… und warum ich es oft vergesse.
Wann verzwirnt ihr? Direkt nach dem Spinnen oder lasst ihr das Garn noch eine Weile auf der Spule bevor ihr es verzwirnt? Ich nehme mir meistens vor, erst etwas später zu verzwirnen und manchmal klappt das sogar.
Direkt nach dem Spinnen zu Verzwirnen erscheint ja im ersten Moment logisch. Es ist schließlich der finale Schritt der Garnherstellung, sofern man keine Singles möchte. Allerdings kann man sich einiges an Arbeit und Ärger ersparen, wenn man das Garn noch ein wenig auf der Spule oder Spindel lässt und erst später verzwirnt. Der Grund dafür ist eigentlich recht einfach. Frisch gesponnenes Garn besitzt noch sehr viel Drall. Sofern man die einzelnen Fäden nicht extrem kurz hält, verzwirnen sie sich mit sich selbst. Und da man das Garn recht schnell auf die Spule laufen lässt, kann es passieren, dass man diese kleinen „Kringelschwänzchen“ eben mit verzwirnt. Sie dann wieder raus zu bekommen, ist gar nicht so einfach. Auch Stellen mit zu viel Drall können problematisch sein, da sie oft sehr hart sind.
Um das zu vermeiden, bietet es sich, wie schon erwähnt, an, das Garn einfach etwas auf der Spule oder Spindel zu belassen. Hierbei tritt ein Effekt auf, der unter Spinnern als „schlafender Drall“ bezeichnet wird. Ich finde den Begriff ziemlich bescheuert und er drückt nicht im entferntesten aus, was eigentlich passiert.

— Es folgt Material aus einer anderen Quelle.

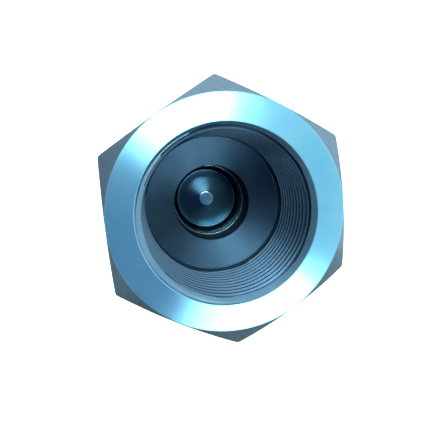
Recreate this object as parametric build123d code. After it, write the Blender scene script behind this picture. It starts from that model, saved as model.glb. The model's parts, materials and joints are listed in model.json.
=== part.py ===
"""In-line hydraulic non-return valve with a G1 1/4 female port at each end and a 55 mm hexagon.

The valve stands on its outlet face. Z runs along the flow axis, from the outlet face at z = 0 up to the inlet
face, and the origin is the centre of the outlet face. All sizes are in millimetres.
"""
from build123d import *
import math
import os

# Hexagon bar
across_flats = 55.0
bar_corner_radius = 0.8
face_land_radius = 27.25
end_chamfer_angle = 30.0

# Port G1 1/4, the same at both ends: 11 threads per inch
thread_pitch = 25.4 / 11
thread_major_radius = 41.91 / 2
thread_depth = 0.640327 * thread_pitch
port_mouth_clearance = 0.195
port_depth = 28.4
drill_point_angle = 140.0
relief_width = 3.6
relief_floor_land = 0.6
relief_clearance = 0.45

# Inlet passage and seat ring
orifice_radius = 11.35
orifice_length = 9.04
orifice_edge_chamfer = 0.15
seat_bore_radius = 10.95
seat_length = 9.0
seat_outer_radius = 18.95
seat_pocket_clearance = 0.05
seat_proud_length = 0.2
seat_land = 0.4
seat_front_chamfer = 0.25
seat_float = 0.05

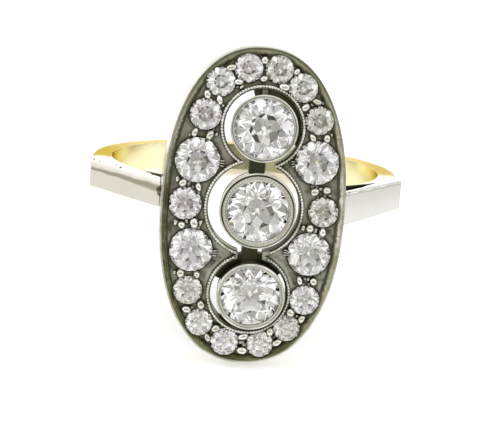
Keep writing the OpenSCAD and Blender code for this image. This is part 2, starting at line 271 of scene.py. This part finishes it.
def worn_normal(n, place, bevel):
    """Rounded edges with dents and fine scratches, which run round the finger."""
    stretched = n.add("ShaderNodeVectorMath", {0: place, 1: (3.0, 3.0, 22.0)},
                      operation="MULTIPLY").outputs[0]
    scratches = n.noise(stretched, 1.4, 2.0, 0.7)
    dents = n.noise(place, 1.1, 2.0, 0.5)
    relief = n.math("ADD", n.times(scratches, 0.4), dents)
    edges = n.add("ShaderNodeBevel", {"Radius": bevel * MM}, samples=4).outputs[0]
    bump = n.add("ShaderNodeBump", {"Strength": 0.25, "Distance": 0.02 * MM,
                                    "Height": relief, "Normal": edges})
    return bump.outputs[0]


def metal(name, light, shade, roughness, recess=None, film_amount=0.0, bevel=0.03,
          paint=None, glance=None):
    """Polished, worn metal with tarnish clouds. The recess colour is that of the painted
    shade and the darker film on the plaque, a paint function tints the metal further by
    place, with painted light and shade, and a glance function sets its colour at glancing
    angles."""
    material, n = new_material(name)
    place = ring_coordinates(n)
    xyz = n.add("ShaderNodeSeparateXYZ", {0: place}).outputs
    clouds = n.noise(place, 0.7, 4.0, 0.6)
    colour = n.mix(n.smooth(clouds, 0.35, 0.7), light, shade)
    fine = n.noise(place, 5.0, 4.0, 0.6)
    colour = n.mix(n.times(n.smooth(fine, 0.5, 0.8), 0.35), colour, shade)
    if paint is not None:
        colour = paint(n, place, xyz, colour)
    rough = n.math("MULTIPLY_ADD", fine, 0.12, roughness - 0.05)
    if recess is not None:
        # Painted shade and a darker film in the plaque's recesses
        shade_and_film = recess_shade_and_film(n, place, xyz, fine, film_amount)
        colour = n.mix(shade_and_film, colour, recess)
        rough = n.math("MULTIPLY_ADD", shade_and_film, 0.3, rough)
    n.surface(n.add("ShaderNodeBsdfPrincipled", {
        "Base Color": colour, "Metallic": 1.0, "Roughness": rough,
        "Specular Tint": glance(n, place, xyz) if glance else (1, 1, 1, 1),
        "Normal": worn_normal(n, place, bevel)}))
    return material


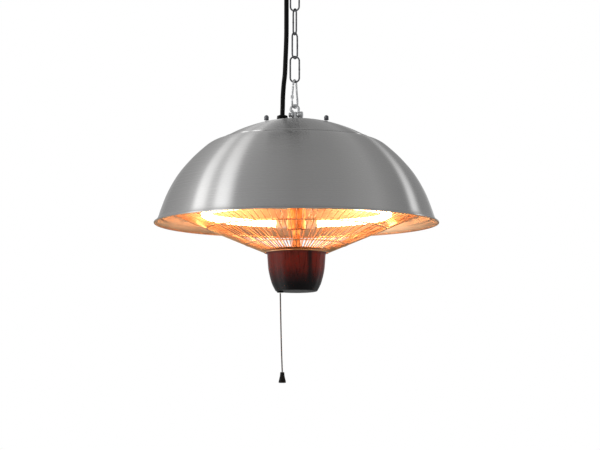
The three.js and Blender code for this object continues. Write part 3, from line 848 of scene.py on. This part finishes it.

Um das zu erklären, müssen wir einige Aspekte genauer betrachten.
Erstens was ist eigentlich das Spinnen. Beim Spinnen werden die einzelnen Fasern miteinander verdreht und ergeben einen Faden. Beim Verdrehen der Fasern wirkt Kraft auf diese und das Einwirken einer Kraft führt zu einer Energieänderung. Wer sich jetzt noch an den 1. Hauptsatz der Thermodynamik erinnert, weiß, dass Energie nicht verschwindet oder entsteht, sondern nur umgewandelt werden kann, z. B. in Wärme.
Zweitens ist die Frage, was Fasern eigentlich sind. Fasern sind Makromoleküle, die wiederum aus einzelnen Molekülen und diese aus Atomen bestehen. Zwischen Atomen bestehen Wechselwirkungen: elektrostatische Wechselwirkungen, Wasserstoffbrücken, van-der-Waals-Bindungen und hydrophober Effekt. Manche dieser Wechselwirkungen sind stärker, andere schwächer. Sie bewirken aber alle, dass die Fasermoleküle die Form und Eigenschaften haben, die sie haben. Ich möchte da irgendwann genauer im Faserlexikon darauf eingehen. Interessant sind vor allem die schwächeren Bindungen. Besonders interessant sind dabei die Wasserstoffbrückenbindungen zwischen Sauerstoff und Wasserstoff bzw. Stickstoff und Wasserstoff.
Wirkt nun dauerhaft Kraft auf die Faser, eben indem der Faden auf der Spule verbleibt, werden die schwachen Bindungen gelöst und an anderer Stelle neu geknüpft. Der Drall ist so quasi in der Faser gespeichert. Dadurch hat verzwirntes Garn erst einmal mehr Drall. Wird das Garn nun in das Entspannungsbad gegeben, passiert wieder das Gleiche und man hat schließlich ein ausgeglichenes Garn.
Abschließend bleibt nur die Frage, warum ich es oft vergesse, das Garn ein wenig ruhen zu lassen. Ganz einfach, ich möchte oft Projekte schnell beenden und/oder Spulen schnell freibekommen. Beim Zwirnen ärgere ich mich dann regelmäßig, dass ich nicht gewartet habe.